Each character gets two numbers: Physical and Social (these are terrible names, I know). Assign a 1 to one of them, a 2 to the other.

Anytime you roll, roll your big d6 - your little d6. If it's a Physical roll, you can adjust the roll closer to 0 by an amount up to your Physical number; likewise for Social. So if you have Physical = 2 and roll with Physical, getting a 3, you can turn that into a 2 or a 1. If you rolled a -1, you could turn it into a 0.

When you increase the space between two physical things, say how much space you are creating, in specific units, and roll with Physical.

  • If your final roll is 0, you create precisely as much space as you desired.
  • If your final roll is less than 0, you create one fifth less space for every point of difference. For instance, if you try to create 16 feet between yourself and that bandit, but roll -2, you create about 10 feet.
  • If your final roll is greater than 0, you create a fifth again as much space for every point of difference. So if your final roll is a 3, you create 16 feet instead of 10 feet.

When you increase the space (figuratively) between two people, say how much space you are creating (in social units) and roll with Social.

  • If your final roll is 0, you create precisely as much space as you desired.
  • If your final roll is less than 0, you create one less unit of space for each point of difference, minimum one. For example, if you try to increase the figurative space between yourself and the lawman trying to kill you by 3, but roll -3, you increase the space by only 1.
  • If your final roll is greater than 0, you create an additional unit of social space for each point of difference. So if your final roll is a 4, and you were trying to create 2 units of space, you instead create 6 units of space.

When you would further adjust your roll closer to 0:

  • Increase the space between yourself and another PC, and adjust a Social roll by the same amount.
  • Double the distance between your location and any Hometown any number of times, and adjust a Physical roll by the same number.

Social connection is thought of as figurative space between two people, and measured in social units. Use the following as a guide for what social distances mean:

  1. You're lovers, or sworn enemies.
  2. Friends or rivals; you know secrets about one another, and share respect.
  3. You share either respect or secrets, not both. You might fight that respect or use those secrets.
  4. You're neutral and ambivalent to one another.
  5. The other guy is barely human and unworthy of consideration; you'll tolerate each other only so long as is necessary.
  6. The other guy is less than human, a disgusting thing that should not exist. You'll ensure this unnatural thing's body feeds the Wastes before the sun rises again.
GM:
  • Play to find out what happens before the end.
  • Fill the wastes with hostility and distance.
  • Explore the mysteries left stranded in the desert.

Use Apocalypse World's GM moves here; it's a pretty similar setting. The GM's job is to facilitate situations where the players must rely upon their ability to create space. Force people and forces against them, hard, and get them to push them away.

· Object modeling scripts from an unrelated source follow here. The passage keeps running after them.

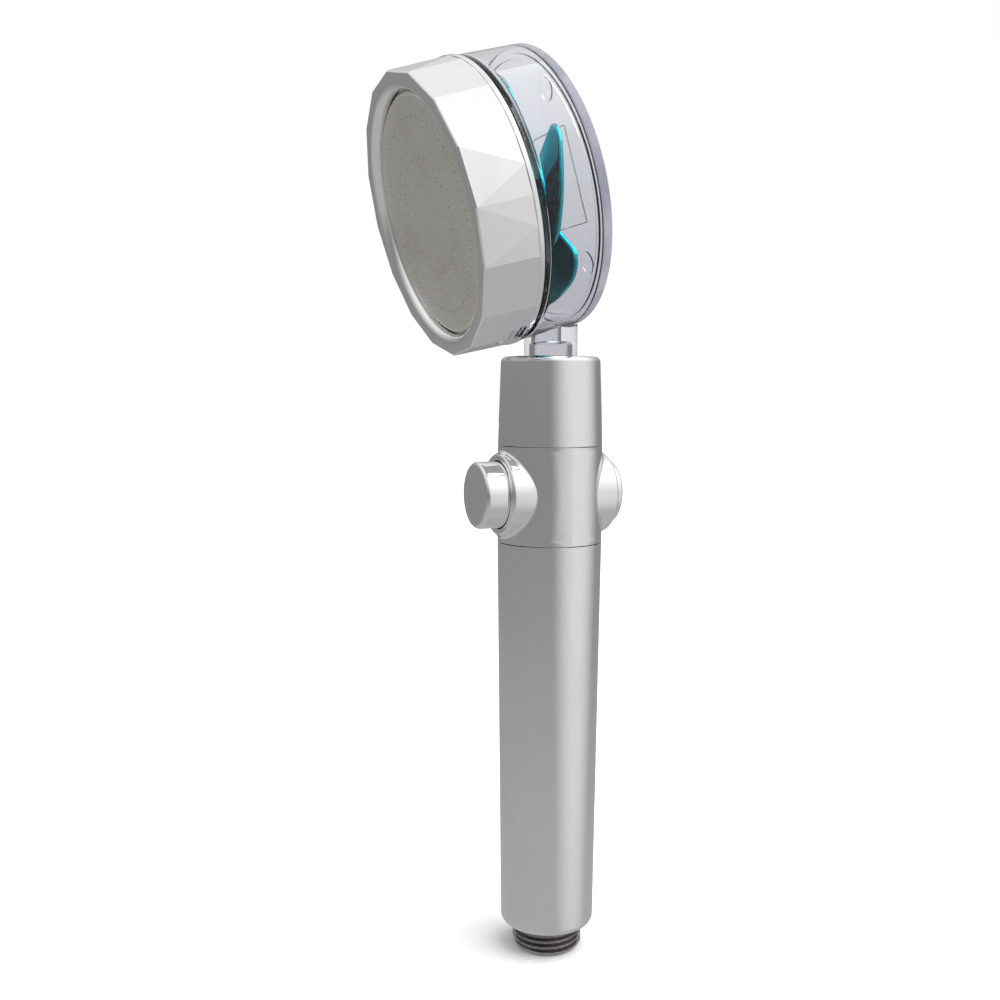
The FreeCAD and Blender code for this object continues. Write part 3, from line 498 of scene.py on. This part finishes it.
def valve_half(points, faces, side, ring):
    """One side (front -1, back +1) of the valve's shell, with its boss, counterbore and cross bore.

    The wall is laid out as a flat sheet, u round the handle and z up it, and each line of the mesh
    runs from the sheet's edge to the boss.  It gives back the rows of the sheet's edge and the bore.
    """
    radius, boss, fillet = GRIP, 12.2, 1.1
    low, high = SHELL_LOW + 0.04, SHELL_HIGH - 0.04
    half_z = (high - low) / 2
    middle_z = (high + low) / 2 - VALVE_HEIGHT
    half_u = radius * math.pi / 2
    edge = []
    quarter = ring // 4
    for i in range(quarter):
        edge.append((half_u, -half_z + 2 * half_z * i / quarter))
    for i in range(quarter):
        edge.append((half_u - 2 * half_u * i / quarter, half_z))
    for i in range(quarter):
        edge.append((-half_u, half_z - 2 * half_z * i / quarter))
    for i in range(quarter):
        edge.append((-half_u + 2 * half_u * i / quarter, -half_z))

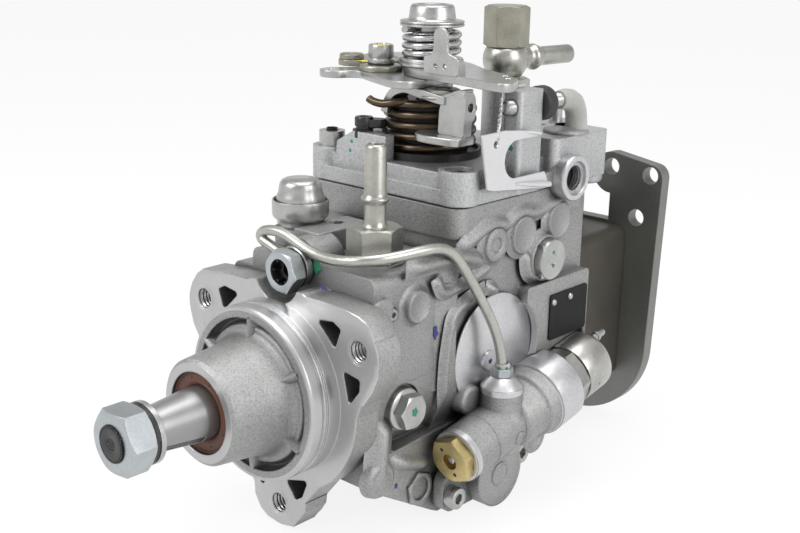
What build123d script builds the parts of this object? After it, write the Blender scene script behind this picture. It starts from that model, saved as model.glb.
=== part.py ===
from build123d import *
import math
import os

# Rotary diesel injection pump, in millimetres.
# The drive shaft turns about the Y axis, its thread end points to -Y and +Z is up.
# The origin is the centre of the pilot on the flange's mounting face.

# Clearances
running_gap = 0.05
screw_gap = 0.1
rest_gap = 0.3

# Drive shaft
journal_r = 10.0
shaft_tip_y = -74.8
thread_r = 6.8
thread_chamfer = 1.0
cone_front_y = -60.0
cone_rear_y = -41.0
cone_small_r = 8.1
shaft_end_y = 71.0
key_width = 4.0
key_depth = 2.2
key_turn = -66.0
tang_width = 6.0
tang_length = 4.0
centre_drill_r = 2.2
nut_af = 22.0
nut_thick = 10.5
nut_crown = 1.6
spring_washer_r = 10.6
spring_washer_thick = 1.6
washer_split = 1.2
flat_washer_r = 11.4
flat_washer_thick = 2.0

# Flange, pilot and nose of the housing
flange_thick = 12.0
flange_core_r = 42.0
flange_top_z = 39.6
flange_lobe_r = 14.6
flange_circle_r = 49.5
flange_hole_r = 4.0
flange_lobe_count = 3
flange_lobe_turn = 30.0
flange_lobe_r_at = 43.8
flange_lobe_flare = 30.0
floor_z = -58.4
pilot_r = 34.0
pilot_length = 13.7
pilot_groove_y = -8.6
pilot_groove_width = 3.0
pilot_groove_depth = 1.4
trough_out_r = 29.6
trough_depth = 7.0
trough_rib = 2.6
trough_rib_count = 6
nose_front_y = -38.0
nose_r = 19.9
nose_base_r = 23.2
nose_chamfer = 1.2
seal_r = 15.5
seal_length = 7.0
seal_recess = 1.0
seal_lip_r = 10.4
bush_r = 12.5
bush_front_y = -28.0
bush_length = 16.0

# Housing behind the flange
barrel_r = 41.0
bore_r = 33.0
bore_front_y = 14.0
front_barrel_r = 38.5
housing_rear_y = 142.0
split_z = 66.0
deck_z = 47.5
deck_low_z = 39.6
deck_half = 38.5
deck_left_x = -27.0
chamber_front_y = 55.0
chamber_half = 41.0
cavity_half = 27.0
cavity_front_y = 61.0
cavity_rear_y = 128.0
collar_depth = 12.0
collar_step = 2.0
pad_x = barrel_r + 3.5
pad_front_y = 97.0
pad_rear_y = 141.0
pad_low_z = -8.0
pad_high_z = 27.0
pocket_y = 84.0
pocket_z = 4.0
pocket_r = 21.0

# Seats, bosses and holes on the housing's outside
inlet_x = 21.6
inlet_y = 30.0
inlet_boss_r = 11.5
inlet_seat_z = deck_z + 0.8
union_x = 0.0
union_z = 45.2
union_boss_r = 10.5
union_boss_length = 14.0
union_notch_r = 12.5
union_bore_r = 4.0
union_bore_length = 10.0
union_head = 6.0
lock_y = 28.5
lock_z = -6.5
lock_boss_r = 9.5
lock_seat_x = front_barrel_r - 2.0
lock_screw_r = 4.0
lock_screw_length = 6.0
valve_x = -20.0
valve_y = 31.0
valve_seat_z = 54.0
valve_plug_r = 6.0
plug_y = 111.8
plug_z = 36.7
plug_boss_r = 9.5
plug_r = 5.8
plug_length = 8.8
plug_head = 3.0
plug_head_af = 8.0
boss_core_x = 20.0

# Timing device across the bottom of the housing
timing_y = 73.5
timing_z = -44.0
timing_bore_r = 10.0
timing_half = 38.0
timing_front_y = 47.0
timing_rear_y = 99.0
timing_wall = 14.5
piston_half = 17.0
piston_travel = 5.0
piston_wall = 3.0
piston_pocket = 8.0
piston_slot_depth = 5.0
pin_side_gap = 1.6
timing_cover_thick = 5.0

# Advance unit beside the timing device; its distances run along its own axis
advance_tilt = 11.0
advance_x = pad_x + 5.5
advance_front_y = 44.5
advance_front_z = -29.9
advance_stem_r = 10.9
advance_middle_r = 12.6
advance_collar_r = 15.8
advance_can_r = 13.2
advance_rim_at = 3.1
advance_middle_at = 36.0
advance_collar_at = 52.7
advance_can_at = 67.5
advance_can_end = 93.0
advance_plug_r = 8.4
advance_plug_length = 9.0
advance_bore_r = 3.2
terminal_up = 7.5
terminal_base_r = 3.2
terminal_r = 1.7
terminal_length = 13.0
column_r = 8.6
column_y = 74.8
column_top_z = -7.0
advance_disc_r = 13.8
advance_lug_y0 = 46.0
advance_lug_y1 = 97.0
advance_lug_z0 = -56.0
advance_lug_z1 = -38.0
advance_lug_thick = 5.0
advance_screw_r = 2.5
advance_screw_depth = 8.0
advance_screw_head_r = 4.3

# Vane pump
vane_ring_r = 29.0
vane_ring_length = 13.0
vane_ring_shift = 1.5
vane_ring_bore_r = 23.4
vane_rotor_r = 20.5
vane_tip_r = 21.7
vane_thick = 2.4
vane_slot_depth = 8.0
vane_count = 4
vane_cover_thick = 4.0

# Governor
gear_module = 1.25
drive_teeth = 50
carrier_teeth = 32
gear_y = 61.5
gear_width = 5.0
addendum = 0.9
dedendum = 1.2
tip_share = 0.13
root_share = 0.31
governor_shaft_r = 4.0
governor_shaft_seat = 3.0
carrier_hub_r = 8.0
cage_front_y = 67.2
cage_length = 15.0
cage_r = 16.0
cage_floor = 2.5
cage_post_depth = 4.0
cage_post_half = 3.5
weight_count = 4
weight_thick = 5.0
weight_length = 11.0
sleeve_r = 6.5
sleeve_length = 26.0
sleeve_crown = 4.0
sleeve_nose = 1.5
sleeve_nose_r = 1.6
lever_pivot_z = 24.0
lever_y = 100.0
lever_thick = 3.0
lever_half = 9.0
lever_top_z = 60.0
lever_pin_r = 2.5
lever_pin_seat = 9.0
lever_boss_wall = 2.0
lever_foot = 5.0
lever_ball_r = 2.4
lever_ball_z = 9.6
lever_stem_r = 1.6

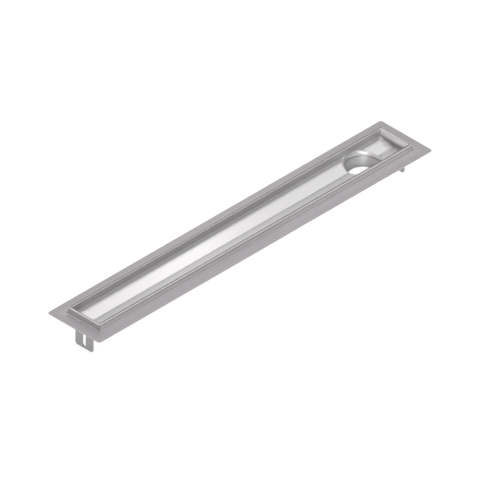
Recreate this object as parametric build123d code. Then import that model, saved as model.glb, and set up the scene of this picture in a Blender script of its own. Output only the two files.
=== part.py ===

When you introduce an NPC, decide their social distance from the PC's. A known enemy probably has a low distance (close through rivalry), while a monster or jaded bandit has a higher distance (far through disdain and dehumanization).

Notes:

This game ends only one way: the PC's are stranded in the Wastes, thousands of miles from any civilization and anyone who cares. What's more, they don't even have the heat of hatred to keep each other warm; they simply don't care about one another, or believe the others to be inhuman blights on the land (that picture is seriously depressing).

It does depend on the GM making the space-creation ability relevant. It's the only roll in the game, so everything else is done freeform. If the GM can drive the players to roll, the system will push things further and further apart.

This game has an obvious lineage from Apocalypse World, but also Wolfspell by Epidiah Ravachol, and any number of games designed to end in only one way (3:16 or Call of Cthulhu, for instance).